Tuesday, August 7, 2007: 8:00 AM-11:30 AM
B3&4, San Jose McEnery Convention Center
Organizer:
Spencer Wood, University of British Columbia
Co-organizer:
Roly Russell, The Sandhill Institute for Sustainability and Complexity
Moderator:
Nancy Huntly, Idaho State University
Humans must be considered, in ecology and anthropology, one of many primary linkages in ecosystems. Embracing this perspective, this session explores roles played by prehistoric, historic, and modern Aleut people in changing the structure and functioning of the north Pacific ecosystem. This address requires multidimensional approaches; speakers in this session will interrelate modern and prehistoric, terrestrial and marine, local and regional, and empirical and theoretical explorations. Speakers will merge different disciplinary perspectives, combining archaeological, ecological, anthropological, and geological knowledge to create a synthetic transdisciplinary understanding of how the north Pacific system has changed since the last ice age, particularly focusing on the role of humans in that system through time.

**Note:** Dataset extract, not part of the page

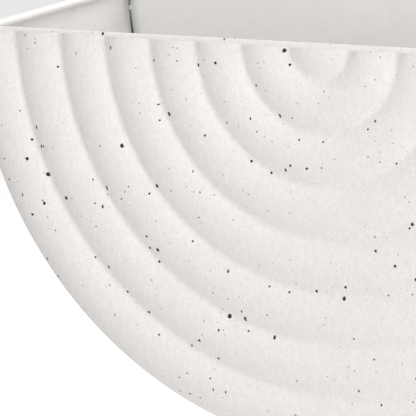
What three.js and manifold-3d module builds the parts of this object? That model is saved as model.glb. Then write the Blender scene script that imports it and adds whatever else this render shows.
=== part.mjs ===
// Half-moon wall planter of painted sheet steel. A pressed front panel with concentric
// ribs, a curved side band and a flat back panel are nested and welded into an open pot.
// Millimetres. X runs to the right, Y towards the wall, Z up. The origin lies on the
// back panel's rear face, midway between the two keyholes, at the height of their seats.

import * as THREE from 'three';
import { mergeVertices } from 'three/addons/utils/BufferGeometryUtils.js';
import Module from 'manifold-3d';

const wasm = await Module();
wasm.setup();

// Driving dimensions: the sheet and the ribbed front.
const sheet = 1.0; // thickness of the sheet steel
const domeRadius = 15.8; // half dome in the middle of the front
const ribPitch = 25; // width of a rib, groove to groove
const ribCount = 7; // ribs round the dome
const ribHeight = 3.5; // crest above groove bottom
const edgeRollRadius = 5; // rolled outer edge of the front panel
const bandInset = 4.5; // last rib's outer end to the band's outer face

// Driving dimensions: the pot behind the front.
const innerDepth = 136.4; // groove bottom to the back panel's front face
const rimRoll = 4.2; // outer diameter of the rolled rim
const rollSlit = 0.5; // raw edge of the roll to the wall beside it
const backSeamGap = 1.6; // open seam between the band and the back panel
const backRimDepth = 9; // reach of the back panel's rim round the band
const fitClearance = 0.3; // between parts that nest or lie against each other
const rollLap = 0.15; // radians of the rolled rim that run down into the band's wall

// Driving dimensions: hanging and welds.
const keyholeSpacing = 150; // between the two keyholes
const keyholeHeadHole = 10; // lets a screw's head through
const keyholeSlotWidth = 5; // holds the screw's shank
const keyholeRise = 9; // head hole's centre to the slot's seat
const seatDrop = 36; // rim's top to the slots' seats
const tackCount = 7; // tack welds along the back seam
const tackLength = 3.4; // along the seam
const tackDepth = 1.8; // across the band's sheet
const firstTackAngle = 3.3; // degrees below the rim, seen from the arcs' centre
const frontWeldLeg = 2.2; // fillet weld between the band and the front panel

// Facets of the round shapes.
const turnSteps = 64;
const ribSteps = 6;
const rollSteps = 12;
const holeSteps = 24;

// Worked out from the values above, with the arcs' centre at X 0, Z 0.
const backFrontY = -sheet;
const grooveY = backFrontY - innerDepth;
const crestY = grooveY - ribHeight;
const lastGrooveRadius = domeRadius + ribPitch * ribCount;
const lastCrestRadius = lastGrooveRadius - ribPitch / 2;
const bandRadius = lastGrooveRadius - bandInset;
const rollRadius = rimRoll / 2;
const rimTopZ = rollRadius;
const rimRearY = crestY + rimRoll;
const bandRearY = backFrontY - backSeamGap;
const backRimInnerRadius = bandRadius + fitClearance;
const backRadius = backRimInnerRadius + sheet;
const arcCentreZ = seatDrop - rimTopZ;
const reach = 2 * (lastGrooveRadius + edgeRollRadius);

// An arch over a rib: its radius, and the turn from its crest to its foot.
function archOver(halfWidth, height) {
  const radius = (halfWidth ** 2 + height ** 2) / (2 * height);
  return { radius, turn: Math.asin(halfWidth / radius) };
}
const domeArch = archOver(domeRadius, ribHeight);
const ribArch = archOver(ribPitch / 2, ribHeight);
const edgeRollCentre = new THREE.Vector2(
  lastGrooveRadius - edgeRollRadius * Math.sin(ribArch.turn),
  grooveY + edgeRollRadius * Math.cos(ribArch.turn),
);
const edgeRollEnd = Math.PI + Math.asin(
  (edgeRollCentre.x - bandRadius - fitClearance) / edgeRollRadius,
);

const paint = { color: 0xece8e4, roughness: 0.75, metalness: 0.0 };
const thinPaint = { color: 0xc9c9c6, roughness: 0.7, metalness: 0.1 };

// Turns a closed geometry into a solid that can be joined and cut.
function solidFrom(geometry) {
  const bare = geometry.clone();
  bare.deleteAttribute('normal');
  bare.deleteAttribute('uv');
  const merged = mergeVertices(bare, 1e-4);
  const place = merged.getAttribute('position');
  const corner = (i) => new THREE.Vector3().fromBufferAttribute(place, i);
  const faces = [];
  let volume = 0;
  for (let i = 0; i < merged.index.count; i += 3) {
    const [a, b, c] = [0, 1, 2].map((k) => merged.index.getX(i + k));
    if (a === b || b === c || c === a) continue;
    faces.push([a, b, c]);
    volume += corner(a).dot(corner(b).cross(corner(c)));
  }
  const outward = volume > 0 ? faces : faces.map(([a, b, c]) => [a, c, b]);
  return new wasm.Manifold(new wasm.Mesh({
    numProp: 3,
    vertProperties: new Float32Array(place.array),
    triVerts: new Uint32Array(outward.flat()),
  }));
}

function geometryFrom(solid) {
  const mesh = solid.getMesh();
  const geometry = new THREE.BufferGeometry();
  geometry.setAttribute('position', new THREE.BufferAttribute(mesh.vertProperties, 3));
  geometry.setIndex(new THREE.BufferAttribute(mesh.triVerts, 1));
  geometry.computeVertexNormals();
  return geometry;
}

function boxSolid(low, high) {
  const box = new THREE.Box3(new THREE.Vector3(...low), new THREE.Vector3(...high));
  const size = box.getSize(new THREE.Vector3());
  const middle = box.getCenter(new THREE.Vector3());
  const geometry = new THREE.BoxGeometry(size.x, size.y, size.z);
  geometry.translate(middle.x, middle.y, middle.z);
  return solidFrom(geometry);
}

// Spins a closed outline of radius and depth about the Y axis, and keeps the lower half.
function lowerHalfTurn(outline, topZ = 0) {
  const turned = solidFrom(new THREE.LatheGeometry(outline, turnSteps));
  return turned.subtract(boxSolid([-reach, -reach, topZ], [reach, reach, reach]));
}

// Draws a shape of X and Z, and extrudes it from frontY to rearY.
function extrudeAlongY(points, frontY, rearY) {
  const geometry = new THREE.ExtrudeGeometry(new THREE.Shape(points), {
    depth: rearY - frontY,
    bevelEnabled: false,
  });
  geometry.rotateX(Math.PI / 2);
  geometry.translate(0, rearY, 0);
  return solidFrom(geometry);
}

function pointsOnArc(centre, radius, from, to, steps) {
  return Array.from({ length: steps + 1 }, (_, i) => {
    const angle = from + ((to - from) * i) / steps;
    return new THREE.Vector2(
      centre.x + radius * Math.cos(angle),
      centre.y + radius * Math.sin(angle),
    );
  });
}

// Section of a sheet rolled round, from one angle to another.
function rollSection(centre, from, to) {
  const outer = pointsOnArc(centre, rollRadius, from, to, rollSteps);
  const inner = pointsOnArc(centre, rollRadius - sheet, to, from, rollSteps);
  return [...outer, ...inner];
}

// The front surface as radius and depth, moved back into the sheet by an inset:
// the dome, the ribs, and the edge rolled back towards the band.
function frontOutline(inset) {
  const points = [new THREE.Vector2(0, crestY + inset)];
  const addArch = (centre, radius, from, to, steps) => {
    for (let i = 1; i <= steps; i += 1) {
      const angle = from + ((to - from) * i) / steps;
      points.push(new THREE.Vector2(
        centre.x + radius * Math.sin(angle),
        centre.y - radius * Math.cos(angle),
      ));
    }
  };
  const domeCentre = new THREE.Vector2(0, crestY + domeArch.radius);
  const domeInset = domeArch.radius - inset;
  addArch(domeCentre, domeInset, 0, Math.asin(domeRadius / domeInset), ribSteps / 2);
  const ribInset = ribArch.radius - inset;
  const foot = Math.asin(ribPitch / 2 / ribInset);
  for (let rib = 0; rib < ribCount; rib += 1) {
    const crestRadius = domeRadius + ribPitch * (rib + 0.5);
    const centre = new THREE.Vector2(crestRadius, crestY + ribArch.radius);
    const isLast = rib === ribCount - 1;
    addArch(centre, ribInset, -foot, isLast ? ribArch.turn : foot, ribSteps);
  }
  addArch(edgeRollCentre, edgeRollRadius - inset, ribArch.turn, edgeRollEnd, rollSteps);
  return points;
}

// Rear surface of the last rib, at a radius between its feet.
function lastRibRearY(radius) {
  const across = radius - lastCrestRadius;
  return crestY + ribArch.radius - Math.sqrt((ribArch.radius - sheet) ** 2 - across ** 2);
}

// Closes the open end of the rolled edge beside the rim: side is -1 left, 1 right.
function rolledEdgeEnd(side) {
  const edge = frontOutline(0).filter((point) => point.x >= lastCrestRadius - sheet / 2);
  const plan = [
    ...edge,
    new THREE.Vector2(bandRadius + fitClearance, rimRearY),
    new THREE.Vector2(edge[0].x, rimRearY),
  ];
  const geometry = new THREE.ExtrudeGeometry(
    new THREE.Shape(plan.map((point) => new THREE.Vector2(side * point.x, point.y))),
    { depth: rimTopZ + sheet / 2, bevelEnabled: false },
  );
  geometry.translate(0, 0, -sheet / 2);
  return solidFrom(geometry);
}

function frontPanel() {
  const outline = [...frontOutline(0), ...frontOutline(sheet).reverse()];
  const bottom = -Math.PI / 2;
  const halfSlit = rollSlit / rollRadius;
  const rim = new THREE.ExtrudeGeometry(
    new THREE.Shape(rollSection(
      new THREE.Vector2(crestY + rollRadius, 0),
      bottom - halfSlit,
      bottom + halfSlit - 2 * Math.PI,
    )),
    { depth: 2 * lastCrestRadius, bevelEnabled: false },
  );
  rim.rotateX(Math.PI / 2);
  rim.rotateZ(Math.PI / 2);
  rim.translate(-lastCrestRadius, 0, 0);
  return lowerHalfTurn(outline)
    .add(solidFrom(rim))
    .add(rolledEdgeEnd(-1))
    .add(rolledEdgeEnd(1));
}

// The rolled rim along the top of one side of the band.
function sideRimRoll(side) {
  const centre = new THREE.Vector2(bandRadius - rollRadius, 0);
  const end = 2 * Math.PI - Math.acos(1 - (sheet + rollSlit) / rollRadius);
  const section = rollSection(centre, -rollLap, end);
  const points = section.map((point) => new THREE.Vector2(side * point.x, point.y));
  return extrudeAlongY(points, rimRearY + fitClearance, bandRearY);
}

// A half moon of X and Z, with upright sides above the arc.
function halfMoon(radius, topZ) {
  return [
    new THREE.Vector2(-radius, topZ),
    ...pointsOnArc(new THREE.Vector2(), radius, Math.PI, 2 * Math.PI, turnSteps / 2),
    new THREE.Vector2(radius, topZ),
  ];
}

function sideBand() {
  const frontEdgeY = lastRibRearY(bandRadius) + fitClearance;
  const section = [
    ...halfMoon(bandRadius, 0).slice(1, -1),
    ...halfMoon(bandRadius - sheet, 0).slice(1, -1).reverse(),
  ];
  const rimNotch = boxSolid(
    [-reach, -reach, -rollRadius - fitClearance],
    [reach, rimRearY + fitClearance, reach],
  );
  return extrudeAlongY(section, frontEdgeY, bandRearY)
    .subtract(rimNotch)
    .add(sideRimRoll(-1))
    .add(sideRimRoll(1));
}

// A screw's way through the back panel, at one side.
function keyhole(side) {
  const x = (side * keyholeSpacing) / 2;
  const seatZ = rimTopZ - seatDrop;
  const headZ = seatZ - keyholeRise;
  const bore = (diameter, z) => {
    const geometry = new THREE.CylinderGeometry(
      diameter / 2, diameter / 2, 4 * sheet, holeSteps,
    );
    geometry.translate(x, backFrontY / 2, z);
    return solidFrom(geometry);
  };
  const slot = boxSolid(
    [x - keyholeSlotWidth / 2, backFrontY - sheet, headZ],
    [x + keyholeSlotWidth / 2, sheet, seatZ],
  );
  return bore(keyholeHeadHole, headZ).add(bore(keyholeSlotWidth, seatZ)).add(slot);
}

function backPanel() {
  const rim = [
    ...halfMoon(backRadius, rimTopZ),
    ...halfMoon(backRimInnerRadius, rimTopZ).reverse(),
  ];
  return extrudeAlongY(halfMoon(backRadius, rimTopZ), backFrontY, 0)
    .add(extrudeAlongY(rim, -backRimDepth, 0))
    .subtract(keyhole(-1))
    .subtract(keyhole(1));
}

// One tack weld, a flat bead in the open seam between the band and the back panel.
function tackWeld() {
  const geometry = new THREE.SphereGeometry(0.5, 10, 6);
  geometry.scale(tackDepth, backSeamGap - 2 * fitClearance, tackLength);
  return geometry;
}

// The fillet weld inside the pot, between the front panel and the band.
function frontSeamWeld() {
  const outer = bandRadius - sheet - fitClearance;
  const inner = outer - frontWeldLeg;
  const outline = [
    new THREE.Vector2(inner, lastRibRearY(inner) + fitClearance),
    new THREE.Vector2(outer, lastRibRearY(outer) + fitClearance),
    new THREE.Vector2(outer, lastRibRearY(outer) + fitClearance + frontWeldLeg),
    new THREE.Vector2(inner, lastRibRearY(inner) + fitClearance),
  ];
  return lowerHalfTurn(outline, -rollRadius - 2 * fitClearance);
}

const planter = new THREE.Group();
planter.name = 'wall_planter';
planter.position.z = arcCentreZ;

function addPart(name, geometry, finish) {
  const mesh = new THREE.Mesh(geometry, new THREE.MeshStandardMaterial(finish));
  mesh.name = name;
  planter.add(mesh);
  return mesh;
}

addPart('front_panel', geometryFrom(frontPanel()), paint);
addPart('side_band', geometryFrom(sideBand()), paint);
addPart('back_panel', geometryFrom(backPanel()), paint);
addPart('front_seam_weld', geometryFrom(frontSeamWeld()), thinPaint);

const tackStep = (180 - 2 * firstTackAngle) / (tackCount - 1);
for (let i = 0; i < tackCount; i += 1) {
  const below = THREE.MathUtils.degToRad(firstTackAngle + tackStep * i);
  const radius = bandRadius - tackDepth / 2;
  const weld = addPart(`back_tack_weld_${i + 1}`, tackWeld(), thinPaint);
  weld.position.set(
    -radius * Math.cos(below),
    (backFrontY + bandRearY) / 2,
    -radius * Math.sin(below),
  );
  weld.rotation.y = -below;
}

export default planter;
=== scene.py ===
import math

import bmesh
import bpy
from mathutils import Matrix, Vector


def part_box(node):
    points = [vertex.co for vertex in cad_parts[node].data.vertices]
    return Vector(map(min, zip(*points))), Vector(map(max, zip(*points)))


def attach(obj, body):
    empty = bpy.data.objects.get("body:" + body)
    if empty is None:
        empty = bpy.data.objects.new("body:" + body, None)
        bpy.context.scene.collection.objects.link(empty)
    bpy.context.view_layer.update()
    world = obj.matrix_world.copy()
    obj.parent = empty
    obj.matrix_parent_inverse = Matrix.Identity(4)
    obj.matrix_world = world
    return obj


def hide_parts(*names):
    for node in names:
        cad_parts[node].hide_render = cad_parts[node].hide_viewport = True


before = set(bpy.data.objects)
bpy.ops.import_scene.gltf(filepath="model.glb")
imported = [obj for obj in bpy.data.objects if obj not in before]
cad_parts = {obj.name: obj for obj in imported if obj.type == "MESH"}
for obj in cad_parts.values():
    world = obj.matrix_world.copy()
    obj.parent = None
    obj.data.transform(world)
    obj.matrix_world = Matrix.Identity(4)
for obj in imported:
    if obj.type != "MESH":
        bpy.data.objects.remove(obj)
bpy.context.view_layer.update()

# ---------------------------------------------------------------------------
# Back panel: a half moon of 1 mm sheet steel that lies against the wall. Its
# arc is bent forward round the side band, and two keyholes are punched in it.
# ---------------------------------------------------------------------------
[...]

Session themes include: abiotic foundations – the geological and volcanic history – of the regional ecosystem; the paleoecology of the region, focusing on dynamics of key ecological components of the system over the last ten thousand years; overview of human adaptations to changes in the surrounding environment over the last six millennia; analyses of the marine intertidal ecosystem as a primary human food source from ancient to modern times; long-term ecological signatures of human settlement; analysis of the human-inclusive food web through deep time; and the dynamics of social-ecological systems and feedbacks from the perspective of complex adaptive systems and social and ecological sustainability in this ecosystem.